_PROBLEM REQUIREMENTS_: Repeat exactly the lines of the entries below from the one with "function addCaster(name, deck)" through the one with "obj.parent = empty", both ends included, and nothing else.

_LISTED RECORDS_:
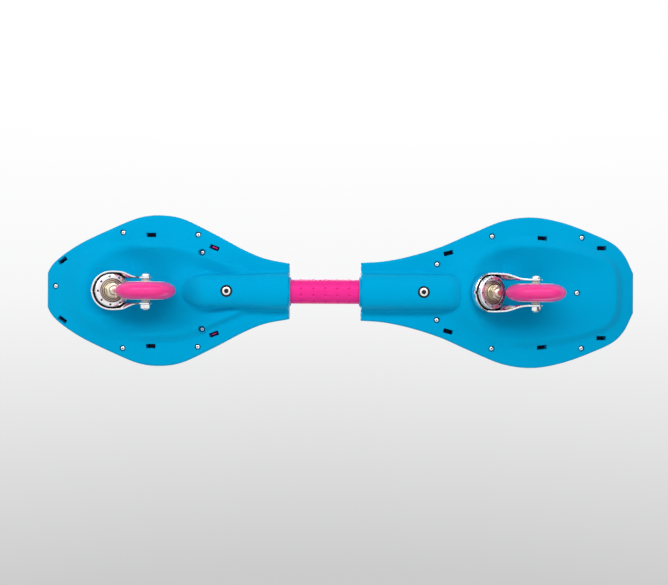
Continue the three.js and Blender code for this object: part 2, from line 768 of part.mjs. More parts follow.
function addTorsionJoint() {
  const { front, rear } = decks;
  const lengthwise = (solid) => placed(solid, [0, 0, tubeAxisHeight], alongX);
  const lengthwiseRing = (innerRadius, outerRadius, start, end) =>
    lengthwise(ring(innerRadius, outerRadius, start, end, fine));

  const sleeveEnds = [fromWaist(rear, sleeveInRear), fromWaist(front, sleeveInFront)];
  addPiece(board, "tube_sleeve", lengthwiseRing(tubeRadius + fit, sleeveRadius, ...sleeveEnds), "sleeve");

  const tubeEnds = [fromWaist(rear, tubeInRear), fromWaist(front, tubeInFront)];
  const tube = lengthwiseRing(tubeRadius - tubeWall, tubeRadius, ...tubeEnds);
  addPiece(board, "torsion_tube", cut(tube, tubeBoltCutters(front)), "steel");

  const bushEnds = [fromWaist(rear, rearBushEnd), fromWaist(rear, rearBushStart)];
  addPiece(board, "rear_tube_bush", lengthwiseRing(tubeRadius + fit, sleeveRadius, ...bushEnds), "nylon");

  const plugEnds = (deck) => {
    const at = fromWaist(deck, tubeBoltReach(deck));
    return [at - plugLength(deck) / 2, at + plugLength(deck) / 2];
  };
  const barEnds = [plugEnds(rear)[0] + barEndGap, plugEnds(front)[1] - barEndGap];
  const squareBar = (start, end, half) =>
    box([start, end], [-half, half], [tubeAxisHeight - half, tubeAxisHeight + half]);
  const barHole = squareBar(barEnds[0] - cutOverrun, barEnds[1] + cutOverrun, barSide / 2 + fit);
  const plug = (deck, radius) =>
    cut(lengthwise(cylinder(radius, ...plugEnds(deck), fine)), [barHole, ...tubeBoltCutters(deck)]);
  addPiece(board, "front_bar_plug", plug(front, tubeRadius - tubeWall - fit), "zinc");
  addPiece(board, "rear_bar_plug", plug(rear, tubeRadius), "zinc");
  addPiece(board, "torsion_bar", squareBar(...barEnds, barSide / 2), "steel");
}

// The fork is a formed strap that wraps the front of the crown and runs back into two cheeks.
const bendStartShare = 0.2; // of the crown's radius
const bendHandleShare = 0.45; // of the bend's length
const forkFacets = 5;

// The strap seen along the swivel axis, out to a radius and a half gap.
function strapShape(radius, halfGap) {
  const back = -forkOffset - cheekEndRadius - cutOverrun;
  const bendStart = -radius * bendStartShare;
  const bendEnd = cheekEndRadius - forkOffset;
  const handle = (bendStart - bendEnd) * bendHandleShare;
  const bendY = Math.sqrt(radius * radius - bendStart * bendStart);
  const startAngle = Math.atan2(bendY, bendStart);
  const shape = new THREE.Shape();
  shape.moveTo(back, -halfGap);
  shape.lineTo(bendEnd, -halfGap);
  shape.bezierCurveTo(bendEnd + handle, -halfGap, bendStart - handle, -bendY, bendStart, -bendY);
  shape.absarc(0, 0, radius, -startAngle, startAngle, false);
  shape.bezierCurveTo(bendStart - handle, bendY, bendEnd + handle, halfGap, bendEnd, halfGap);
  shape.lineTo(back, halfGap);
  shape.closePath();
  return shape;
}

// The fork seen from the side, in shares of the crown's radius and of the drop to the axle: the cup's skirt
// in front, then the cheeks down to their round ends.
const crownBackShare = 0.84;
const backEdgeShares = [1.2, 0.45];
const frontEdgeShares = [0.45, 0.55];
const skirtEndShare = 0.16;
const cheekEndTurnShare = 1.85; // of half a turn, where the round end stops

function sideShape() {
  const front = crownRadius + fit;
  const skirtEdge = -crownTop - cupDepth;
  const [backX, backZ] = backEdgeShares;
  const [frontX, frontZ] = frontEdgeShares;
  const shape = new THREE.Shape();
  shape.moveTo(front, -crownTop);
  shape.lineTo(-crownRadius * crownBackShare, -crownTop);
  shape.quadraticCurveTo(-crownRadius * backX, -forkDrop * backZ, -forkOffset - cheekEndRadius, -forkDrop);
  shape.absarc(-forkOffset, -forkDrop, cheekEndRadius, Math.PI, Math.PI * cheekEndTurnShare, false);
  shape.quadraticCurveTo(-crownRadius * frontX, -forkDrop * frontZ, crownRadius * skirtEndShare, skirtEdge);
  shape.lineTo(front, skirtEdge);
  shape.closePath();
  return shape;
}

function extruded(shape, depth) {
  return solidOf(new THREE.ExtrudeGeometry(shape, { depth, bevelEnabled: false, curveSegments: forkFacets }));
}

function forkSolid() {
  const height = forkDrop + cheekEndRadius + cutOverrun;
  const outer = extruded(strapShape(crownRadius, cheekHalfGap + forkSheet), height);
  const inner = extruded(strapShape(crownRadius - forkSheet, cheekHalfGap), height);
  const wall = placed(outer.subtract(inner), [0, 0, -height]);
  const width = (crownRadius + fit) * 2;
  const side = placed(extruded(sideShape(), width), [0, width / 2, 0], [Math.PI / 2, 0, 0]);
  const crown = ring(crownHoleRadius, crownRadius - forkSheet / 2, -crownUnderside, -crownTop, fine);
  const axleHole = placed(cylinder(bushBore, -width, width, medium), [-forkOffset, 0, -forkDrop], alongY);
  return joined([wall.intersect(side), crown]).subtract(axleHole);
}

function addSwivel(name, group) {
  const neckEnd = bearingTop - fit;
  const flangeUnderside = fit + seatFlangeHeight;
  const seatProfile = [
    [kingpinRadius + fit, -fit], [seatFlangeRadius, -fit], [seatFlangeRadius, -flangeUnderside],
    [seatNeckRadius, -flangeUnderside], [seatNeckRadius, -neckEnd], [kingpinRadius + fit, -neckEnd],
  ];
  addPiece(group, `${name}_swivel_seat`, turned(seatProfile, medium), "steel");

  const housing = ring(housingInnerRadius, housingOuterRadius, -housingFace, -crownUnderside - fit, fine);
  addPiece(group, `${name}_bearing_housing`, housing, "chrome");
  const bearing = ring(kingpinRadius + fit, bearingRadius, -bearingFace, -bearingTop, fine);
  addPiece(group, `${name}_swivel_bearing`, bearing, "steel");
  const washer = ring(kingpinRadius + fit, washerRadius, -washerTop - washerHeight, -washerTop, medium);
  addPiece(group, `${name}_kingpin_washer`, washer, "zinc");

  const nut = hexPrism(kingpinNutRadius, -nutTop - kingpinNutHeight, -nutTop);
  const thread = cylinder(kingpinRadius + fit, -kingpinEnd, 0, medium);
  addPiece(group, `${name}_kingpin_nut`, nut.subtract(thread), "zinc");
  const shankProfile = [
    [0, kingpinHeadSeat], [kingpinRadius, kingpinHeadSeat], [kingpinRadius, kingpinEndRounding - kingpinEnd],
    [kingpinRadius - kingpinEndRounding, -kingpinEnd], [0, -kingpinEnd],
  ];
  const head = hexPrism(kingpinHeadRadius, kingpinHeadSeat, kingpinHeadSeat + kingpinHeadHeight);
  addPiece(group, `${name}_kingpin_bolt`, turned(shankProfile, medium).add(head), "zinc");
}

// The tyre's section: straight shoulders, then an elliptical tread.
function tyreSolid() {
  const half = wheelWidth / 2;
  const inner = hubRadius + fit / 2;
  const shoulder = inner + tyreShoulder;
  const treadSteps = 6;
  const tread = Array.from({ length: treadSteps + 1 }, (_, i) => {
    const angle = (i / treadSteps) * Math.PI;
    return [shoulder + (wheelRadius - shoulder) * Math.sin(angle), half * Math.cos(angle)];
  });
  return turned([[inner, half], ...tread, [inner, -half]], fine);
}

// The hub's section: a bearing seat in each face, a web, and a rim that carries the tyre.
function hubSolid() {
  const half = wheelWidth / 2;
  const bore = bushBore + spacerWall + hubBoreGap;
  const seatFloor = half - wheelBearingWidth;
  const boss = bearingSeatRadius + hubRing;
  const web = hubWebWidth / 2;
  const profile = [
    [bore, -seatFloor], [bearingSeatRadius, -seatFloor], [bearingSeatRadius, -half], [boss, -half],
    [boss, -web], [hubRadius - hubRim, -web], [hubRadius - hubRim, -half], [hubRadius, -half],
    [hubRadius, half], [hubRadius - hubRim, half], [hubRadius - hubRim, web], [boss, web],
    [boss, half], [bearingSeatRadius, half], [bearingSeatRadius, seatFloor], [bore, seatFloor],
  ];
  return turned(profile, fine);
}

function addWheel(name, group) {
  const wheel = new THREE.Group();
  wheel.position.set(-forkOffset, 0, -forkDrop);
  wheel.rotation.set(...alongY);
  group.add(wheel);
  addPiece(wheel, `${name}_tyre`, tyreSolid(), "tyre");
  addPiece(wheel, `${name}_hub`, hubSolid(), "hub");

  const bearingOuter = wheelWidth / 2 + fit;
  const bearingInner = bearingOuter - wheelBearingWidth;
  const flangeInner = bearingOuter + fit;
  const flangeOuter = cheekHalfGap - fit;
  const flangeRadius = wheelBearingBore + bushFlange;
  for (const [sideName, side] of [["left", 1], ["right", -1]]) {
    const bearingEnds = between(bearingInner * side, bearingOuter * side);
    const bearing = ring(wheelBearingBore, wheelBearingRadius, ...bearingEnds, medium);
    addPiece(wheel, `${name}_wheel_bearing_${sideName}`, bearing, "steel");
    const bushProfile = [
      [bushBore, bearingInner], [bushSleeveRadius, bearingInner], [bushSleeveRadius, flangeInner],
      [flangeRadius, flangeInner], [flangeRadius, flangeOuter], [bushBore, flangeOuter],
    ];
    const bush = turned(bushProfile.map(([radius, place]) => [radius, place * side]), coarse);
    addPiece(wheel, `${name}_axle_bush_${sideName}`, bush, "zinc");
  }
  const spacerHalf = bearingInner - fit;
  const spacer = ring(bushBore, bushBore + spacerWall, -spacerHalf, spacerHalf, medium);
  addPiece(wheel, `${name}_bearing_spacer`, spacer, "steel");
  addAxle(name, wheel);
}

const axleHeadShoulderShare = 0.35;
const axleHeadFaceShare = 0.65;

function addAxle(name, wheel) {
  const cheekFace = cheekHalfGap + forkSheet + fit;
  const headEnd = cheekFace + axleHeadHeight;
  const nutEnd = cheekFace + axleNutHeight;
  const threadEnd = -nutEnd - axleThreadEnd;
  const profile = [
    [0, headEnd], [axleHeadRadius * axleHeadFaceShare, headEnd],
    [axleHeadRadius, cheekFace + axleHeadHeight * axleHeadShoulderShare], [axleHeadRadius, cheekFace],
    [axleRadius, cheekFace], [axleRadius, threadEnd], [0, threadEnd],
  ];
  const key = hexPrism(axleKeyRadius, headEnd - axleKeyDepth, headEnd + axleKeyDepth);
  addPiece(wheel, `${name}_axle_bolt`, turned(profile, medium).subtract(key), "zinc");
  const nut = hexPrism(axleNutRadius, -nutEnd, -cheekFace);
  const thread = cylinder(bushBore, threadEnd, 0, medium);
  addPiece(wheel, `${name}_axle_nut`, nut.subtract(thread), "zinc");
}

function addCaster(name, deck) {
  const group = new THREE.Group();
  group.position.set(...padPlace(deck));
  group.rotation.set(...swivelTurn);
  board.add(group);
  addSwivel(name, group);
  addPiece(group, `${name}_fork`, forkSolid(), "chrome");
  addWheel(name, group);
}

for (const [name, deck] of Object.entries(decks)) {
  addDeck(name, deck);
  addCaster(name, deck);
}
addTorsionJoint();

export default board;
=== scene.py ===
"""A caster board seen from below: the looks of each piece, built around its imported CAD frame."""

import logging
import math
from collections.abc import Iterator, Sequence
from contextlib import contextmanager
from dataclasses import dataclass
from enum import Enum

import bpy
import numpy as np
from mathutils import Matrix, Vector


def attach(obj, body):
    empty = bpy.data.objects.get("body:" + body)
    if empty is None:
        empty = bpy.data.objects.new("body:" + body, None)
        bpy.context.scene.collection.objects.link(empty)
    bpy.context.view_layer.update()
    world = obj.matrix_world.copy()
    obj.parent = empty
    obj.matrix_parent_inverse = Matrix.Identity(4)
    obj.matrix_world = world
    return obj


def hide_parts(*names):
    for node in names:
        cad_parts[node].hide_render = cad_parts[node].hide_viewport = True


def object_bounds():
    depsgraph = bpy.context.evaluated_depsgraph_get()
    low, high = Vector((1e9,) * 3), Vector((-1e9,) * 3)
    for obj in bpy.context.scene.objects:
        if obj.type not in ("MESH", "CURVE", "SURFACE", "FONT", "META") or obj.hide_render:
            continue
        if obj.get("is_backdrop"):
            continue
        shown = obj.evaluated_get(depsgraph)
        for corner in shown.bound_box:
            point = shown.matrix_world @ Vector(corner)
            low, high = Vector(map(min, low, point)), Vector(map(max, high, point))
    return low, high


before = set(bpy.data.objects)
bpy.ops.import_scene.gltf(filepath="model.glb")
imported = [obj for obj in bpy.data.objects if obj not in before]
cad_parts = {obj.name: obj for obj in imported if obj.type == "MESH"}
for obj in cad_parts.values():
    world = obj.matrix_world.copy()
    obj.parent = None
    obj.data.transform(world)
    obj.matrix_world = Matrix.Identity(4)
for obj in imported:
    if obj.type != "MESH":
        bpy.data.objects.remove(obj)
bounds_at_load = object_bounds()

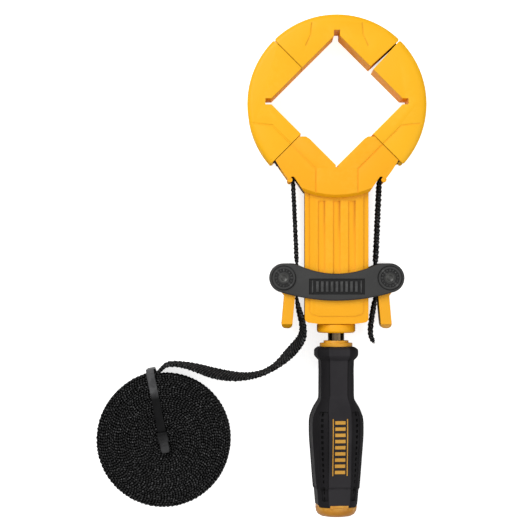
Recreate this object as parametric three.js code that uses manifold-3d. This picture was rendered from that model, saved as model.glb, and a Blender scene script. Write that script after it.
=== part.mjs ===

_TASK SOLUTION_:
function addCaster(name, deck) {
  const group = new THREE.Group();
  group.position.set(...padPlace(deck));
  group.rotation.set(...swivelTurn);
  board.add(group);
  addSwivel(name, group);
  addPiece(group, `${name}_fork`, forkSolid(), "chrome");
  addWheel(name, group);
}

for (const [name, deck] of Object.entries(decks)) {
  addDeck(name, deck);
  addCaster(name, deck);
}
addTorsionJoint();

export default board;
=== scene.py ===
"""A caster board seen from below: the looks of each piece, built around its imported CAD frame."""

import logging
import math
from collections.abc import Iterator, Sequence
from contextlib import contextmanager
from dataclasses import dataclass
from enum import Enum

import bpy
import numpy as np
from mathutils import Matrix, Vector


def attach(obj, body):
    empty = bpy.data.objects.get("body:" + body)
    if empty is None:
        empty = bpy.data.objects.new("body:" + body, None)
        bpy.context.scene.collection.objects.link(empty)
    bpy.context.view_layer.update()
    world = obj.matrix_world.copy()
    obj.parent = empty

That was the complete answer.